“Above all others, women lacking financial resources will suffer from today’s decision,” wrote Justice Elena Kagan in her dissent, joined by Justices Sonia Sotomayor and Stephen Breyer, in the June 24, 2022, U.S. Supreme Court case of Dobbs v. Jackson Women’s Health Organization. Dobbs overturned nearly 50 years of precedent protecting the right to abortion. Since Dobbs was decided, the landscape for legal abortion has immediately and rapidly deteriorated, shifting constantly across the country. As of October 2022, 12 total bans on abortion and one ban on abortion at six weeks are in effect—along with myriad other restrictions resulting in abortion being essentially unavailable in 15 states. A total of 26 states are expected to ban abortion in the near term, directly impacting 36 million people of reproductive age nationwide who could become pregnant. But since long before the protections of Roe v. Wade, wealth disparities have meant that access to abortion in the United States has been bleak for millions of Americans. Dobbs has and will continue to profoundly worsen this impact.

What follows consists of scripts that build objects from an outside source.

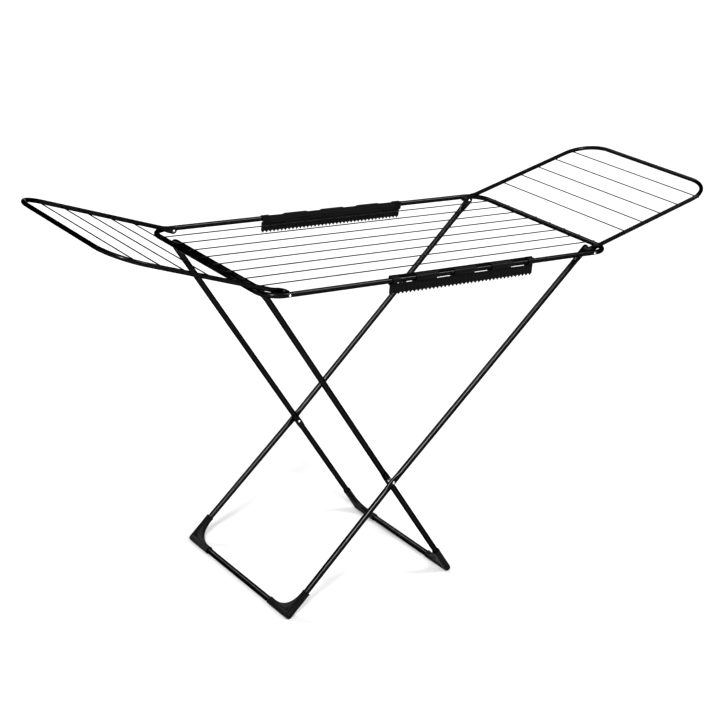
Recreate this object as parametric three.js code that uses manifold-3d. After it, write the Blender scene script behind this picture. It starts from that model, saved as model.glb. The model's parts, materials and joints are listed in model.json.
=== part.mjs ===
// Winged clothes drying rack: a wire table on two crossed leg frames, with a folding wing at each end.
// Millimetres, +Z up. X runs along the rack, Y across it, and the floor is z = 0 under the table's middle.
import * as THREE from "three";
import { mergeVertices } from "three/addons/utils/BufferGeometryUtils.js";
import Module from "manifold-3d";

const wasm = await Module();
wasm.setup();

// Table
const RAIL_Z = 857; // centre of the table tube above the floor
const TABLE_LENGTH = 1030; // between the centre lines of the two end bars
const TABLE_WIDTH = 537; // between the centre lines of the two rails
const TABLE_TUBE = 13;
const TABLE_BEND = 50;
const TABLE_WIRES = 8;
const TABLE_WIRE_PITCH = 57;
const WIRE_RISE = 3.5; // the table wires pass the end bars this far above the tube's centre
const WIRE = 3;
const WIRE_HEAD = 4.4; // upset end that stops a wire in its hole
const WIRE_HEAD_LENGTH = 1.3;
const WIRE_PROUD = 1.8; // a wire's end stands this far out of the tube

// Hinges at the table
const PIVOT_X = 458; // hinge line of each wing, and of leg frame B at +X
const RIVET = 4;
const RIVET_HEAD = 6.5;
const RIVET_DOME = 1.8;
const HUB = 18; // diameter of the spacers at the hinges
const CROSSING_SPACER = 9;

// Wings
const WING_LENGTH = 448; // hinge line to the outer bar's centre line
const WING_WIDTH = 499; // between the centre lines of the two arms
const WING_TUBE = 11;
const WING_BEND = 85;
const WING_TILT = 16.5; // degrees above level when the arms lie on the table's bends
const WING_WIRES = 5;
const FIRST_WING_WIRE = 130;
const WING_WIRE_PITCH = 63;

// Leg frames, drawn in their own plane: u runs up the leg from the crossing, y across
const LEG_TUBE = 15;
const CROSSING = { x: -77, z: 305.8 };
const FOOT_BAR_Z = 9.2; // centre of the foot bars above the floor
const LEG_B = { top: 236, crossing: 224.5, foot: 231, bend: 32 };
const LEG_A = { top: 207, crossing: 202.5, foot: 203, bend: 32, topBend: 32 };
const LEG_A_BAR = { x: -490, z: RAIL_Z + WIRE_RISE - WIRE / 2 - 0.3 - LEG_TUBE / 2 };
const CROSSING_THICKNESS = 10; // the leg tubes are pressed to this across Y where they cross
const PRESSED = 3.4; // thickness of a fully flattened tube end
const SEAM_Y = 13; // where leg frame B's two halves are joined
const SWAGE_LENGTH = 40;

// Plastic parts
const SHOE_THICKNESS = 18.4;
const SHOE_LEG = 71; // sleeve up the leg, from the foot bar's centre line
const SHOE_BAR = 83; // sleeve along the foot bar, from the leg's centre line
const SHOE_CORNER = 9;
const SHOE_WEB = { u: 5, y: -9 }; // the web's inner edge is drawn towards this point
const FLOOR_REACH = 1000; // block under the floor that levels the shoes, centred below the crossing
const FLOOR_DEPTH = 100;
const HOLDER_LENGTH = 436;
const HOLDER_X = { front: 42, back: 25 };
const HOLDER_PLATE = 3;
const BAND = { bottom: -9.5, top: 9.6 }; // heights from the rail's centre
const TOOTHED_TOP = -9.8;
const TOOTHED_Y = 2.5; // middle of the toothed plate, from the rail's centre towards the table's
const LEDGE = { bottom: -13, top: -8.5 };
const HOLDER_DROP = 37.3; // tips of the teeth below the rail's centre
const HOLDER_TEETH = 38;
const TOOTH_DEPTH = 5;
const SADDLE = 68;
const END_SADDLE = 21;
const SADDLES = [
  { x: -206.5, length: END_SADDLE },
  { x: -114, length: SADDLE },
  { x: 0, length: SADDLE },
  { x: 114, length: SADDLE },
  { x: 206.5, length: END_SADDLE },
];
const CATCH_Y = 165;
const CATCH_LENGTH = 16;
const CATCH_TOP = 4; // it is open above this height over the bar's centre

const GAP = 0.3; // clearance between pieces that touch
const TUBE_SIDES = 12;
const WIRE_SIDES = 8;

const paint = () => new THREE.MeshStandardMaterial({ color: 0x101011, roughness: 0.28, metalness: 0.1 });
const plastic = () => new THREE.MeshStandardMaterial({ color: 0x151515, roughness: 0.5, metalness: 0 });
const zinc = () => new THREE.MeshStandardMaterial({ color: 0xc9cbce, roughness: 0.3, metalness: 1 });

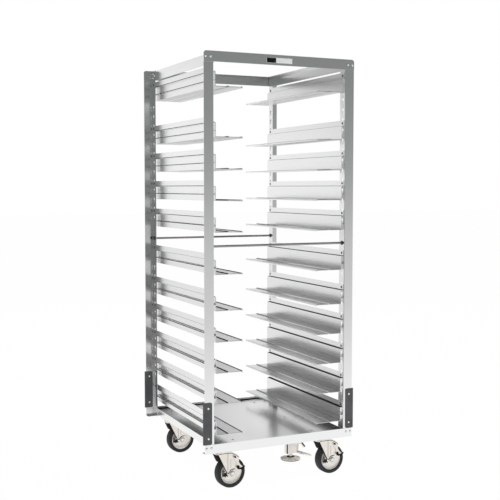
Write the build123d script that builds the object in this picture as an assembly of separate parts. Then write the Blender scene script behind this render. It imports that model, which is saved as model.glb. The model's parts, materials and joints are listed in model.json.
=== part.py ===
"""Roll-in freezer rack: eleven pairs of tray slides in an open stainless frame on four swivel casters.

Frame: X to the right along the front, front = -Y, Z up, origin on the floor under the frame's centre.
All sizes are millimetres. The casters stand in a turned rest position with their wheels trailing to +X.
"""
import math
import os

from build123d import *

# Driving dimensions of the frame
FRAME_WIDTH = 686.0
FRAME_DEPTH = 733.0
FRAME_HEIGHT = 1614.0
RAIL_BOTTOM = 172.0
SHEET = 2.0
THIN_SHEET = 1.6

# Uprights: a folded angle, its flange running back from the inner edge of its face with two rows of keyhole slots
POST_FACE = 42.0
POST_FLANGE = 42.0
SLOT_PITCH = 127.0 / 3.0
SLOT_ROW_STARTS = (371.0, 1111.33)
SLOTS_IN_ROW = 13
SLOT_RADIUS = 6.5
SLOT_TAIL = 14.67
SLOT_TAIL_WIDTH = 6.0
SLOT_FROM_FACE = 19.0

# Rails
TOP_RAIL_HEIGHT = 42.0
BASE_RAIL_HEIGHT = 38.0
RAIL_LIP = 30.0
CORNER_RADIUS = 11.0
SIDE_RAIL_HEIGHT = 44.0
SIDE_RAIL_TOP_GAP = 3.0
SIDE_RAIL_LIP = 12.0
BASE_SIDE_HEIGHT = 30.0

# Deck and its cross channels
DECK_SHEET = 1.5
DECK_TOP = 199.0
CHANNEL_WIDTH = 92.0
CHANNEL_SHEET = 3.0
CHANNEL_HALF_LENGTH = 286.0

# Tray slides, from the lowest to the highest: the height of each ledge above the floor
LOWEST_LEDGE = 244.0
SLIDE_STEPS = (127.0, 127.0, 127.0, 127.0, 147.0, 170.0, 127.0, 127.0, 127.0, 200.0)
SLIDE_SHEET = 1.5
SLIDE_SETBACK = 8.0
SLIDE_JOGGLE = 10.0
SLIDE_LEG = 57.0
SLIDE_FLANGE = 25.0
SLIDE_LEDGE = 118.25
SLIDE_RIB_Z = 24.0
BEAD_FROM_LEG = 56.5
BEAD_HALF_WIDTH = 4.0
BEAD_HEIGHT = 3.0
LEDGE_LIP = 4.0
STUD_Z = 70.0

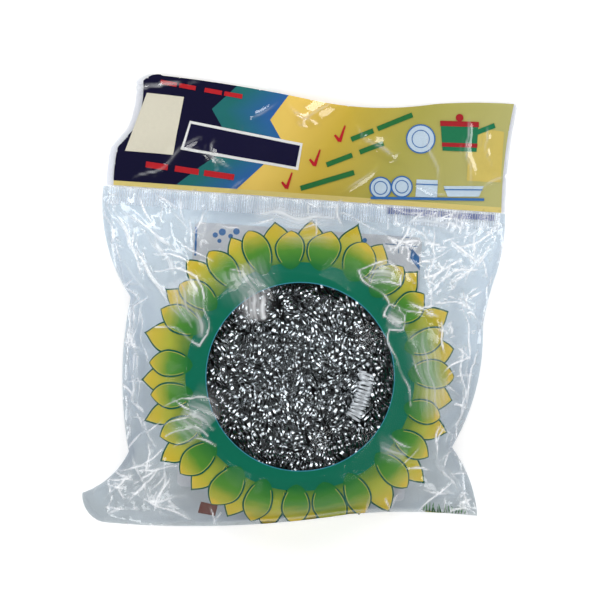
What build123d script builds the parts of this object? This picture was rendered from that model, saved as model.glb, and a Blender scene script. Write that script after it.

Key Ways Wealth Inequity Shapes Abortion Access
Wealth inequity shapes every feature of the landscape of abortion in the United States, starting with the chasm between those who have the resources to plan for if, when, and how to become pregnant and those who do not.
Take health insurance, for example, which is associated with a greater likelihood of contraceptive use among women. (A note from the authors: We deeply value gender inclusivity. The term “women” is used herein where required to reflect underlying supportive research.) Despite the gains made since the Affordable Care Act’s passage over a decade ago, the proportion of women who do not have health insurance is two times higher among those living with low incomes compared to those with higher incomes.
A multitude of additional intersecting factors are also at play: poor access to medically accurate sexuality education, biased treatment in the health care system, and divestment from communities and social supports that would allow people to raise children in healthy, sustainable environments—all fueled and compounded by the full spectrum of social drivers of health and systemic racism. These factors contribute to the unintended pregnancy rate among women with incomes below the federal poverty threshold being more than five times higher than those with incomes at or above 200 percent of poverty. These dynamics also underpin that people with lower incomes are more likely to need abortions: Women with incomes less than 200 percent poverty experience an abortion rate six times that of women with incomes more than 200 percent above poverty.
Insurance Coverage Bans
Once someone needs an abortion, the means to cover the cost is a key determinant of whether they will be able to obtain that care without delays, or at all. The average cost of a first-trimester abortion in the United States is $550—nearly 50 percent of the monthly income for people living with incomes below the federal poverty threshold. The cost of obtaining an abortion, however, is prohibitive for far more Americans than just those with the fewest financial resources. A recent Kaiser Family Foundation poll found that “half of U.S. adults don’t have the cash to cover an unexpected $500 health care bill.”
Even among those with health insurance, the cost of abortion care could be out of reach. Despite abortion being basic health care and one in four U.S. women having an abortion in her lifetime, millions of Americans live in states that have long banned private health insurance plans from covering abortion care. Post Dobbs, many of those states have banned abortion altogether, forcing their residents to find the cash to cover the procedure and travel out of state.
Further, half of women with incomes at or below the federal poverty threshold have health coverage through Medicaid, yet federal funds have been prohibited from being spent on abortion since 1977 due to the annual “Hyde Amendment.” Famously, absolutely no regard was paid to the disproportionate impact on people living in poverty when the amendment was first introduced—in fact, to the contrary. As the late Congressman Henry Hyde (R-IL) stated during a debate, “I certainly would like to prevent, if I could legally, anybody having an abortion, a rich woman, a middle-class woman, or a poor woman. Unfortunately, the only vehicle available is the . . . Medicaid bill.”
Because Medicaid is funded by a combination of federal and state dollars, states have the option to cover abortions in their Medicaid programs—yet only 16 states do so. The burden of the Hyde Amendment falls disproportionately on Black, Latine/x, and Indigenous communities due to their systematic exclusion from economic opportunity, making them more likely to be eligible for Medicaid.